═══ Records ═══

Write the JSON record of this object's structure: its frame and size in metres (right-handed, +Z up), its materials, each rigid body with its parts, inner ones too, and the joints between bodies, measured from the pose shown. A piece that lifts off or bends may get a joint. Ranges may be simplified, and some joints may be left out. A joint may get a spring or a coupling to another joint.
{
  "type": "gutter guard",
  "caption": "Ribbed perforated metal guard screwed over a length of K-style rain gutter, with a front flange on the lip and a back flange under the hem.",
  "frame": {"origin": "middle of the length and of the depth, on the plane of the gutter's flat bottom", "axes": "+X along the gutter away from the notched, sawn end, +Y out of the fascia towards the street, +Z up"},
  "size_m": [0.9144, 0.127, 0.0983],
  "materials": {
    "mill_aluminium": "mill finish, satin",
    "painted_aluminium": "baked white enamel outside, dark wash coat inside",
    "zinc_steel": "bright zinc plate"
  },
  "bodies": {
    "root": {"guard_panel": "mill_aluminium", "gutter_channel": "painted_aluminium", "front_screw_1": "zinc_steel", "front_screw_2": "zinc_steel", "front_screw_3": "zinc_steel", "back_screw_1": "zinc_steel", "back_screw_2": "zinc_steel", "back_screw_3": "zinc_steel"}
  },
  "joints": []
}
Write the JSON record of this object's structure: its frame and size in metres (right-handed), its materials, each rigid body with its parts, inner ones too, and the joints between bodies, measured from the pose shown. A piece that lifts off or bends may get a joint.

═══
═══ Records ═══

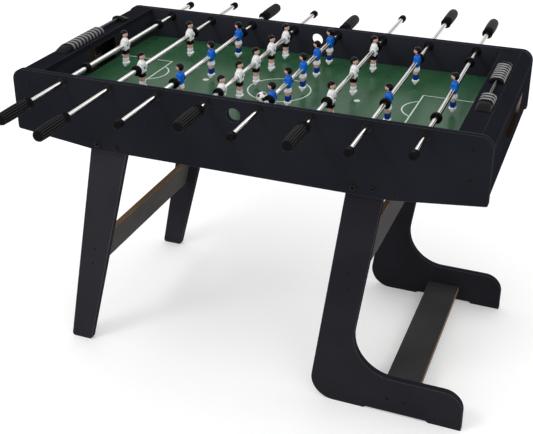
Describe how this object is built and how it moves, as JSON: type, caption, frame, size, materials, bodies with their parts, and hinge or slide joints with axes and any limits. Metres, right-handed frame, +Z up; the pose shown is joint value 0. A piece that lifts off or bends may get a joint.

═══

Go through the records and copy each line with "rigid" in it.

Write the JSON record of this object's structure: its frame and size in metres (right-handed, +Z up), its materials, each rigid body with its parts, inner ones too, and the joints between bodies, measured from the pose shown. A piece that lifts off or bends may get a joint. Ranges may be simplified, and some joints may be left out. A joint may get a spring or a coupling to another joint.
Write the JSON record of this object's structure: its frame and size in metres (right-handed), its materials, each rigid body with its parts, inner ones too, and the joints between bodies, measured from the pose shown. A piece that lifts off or bends may get a joint.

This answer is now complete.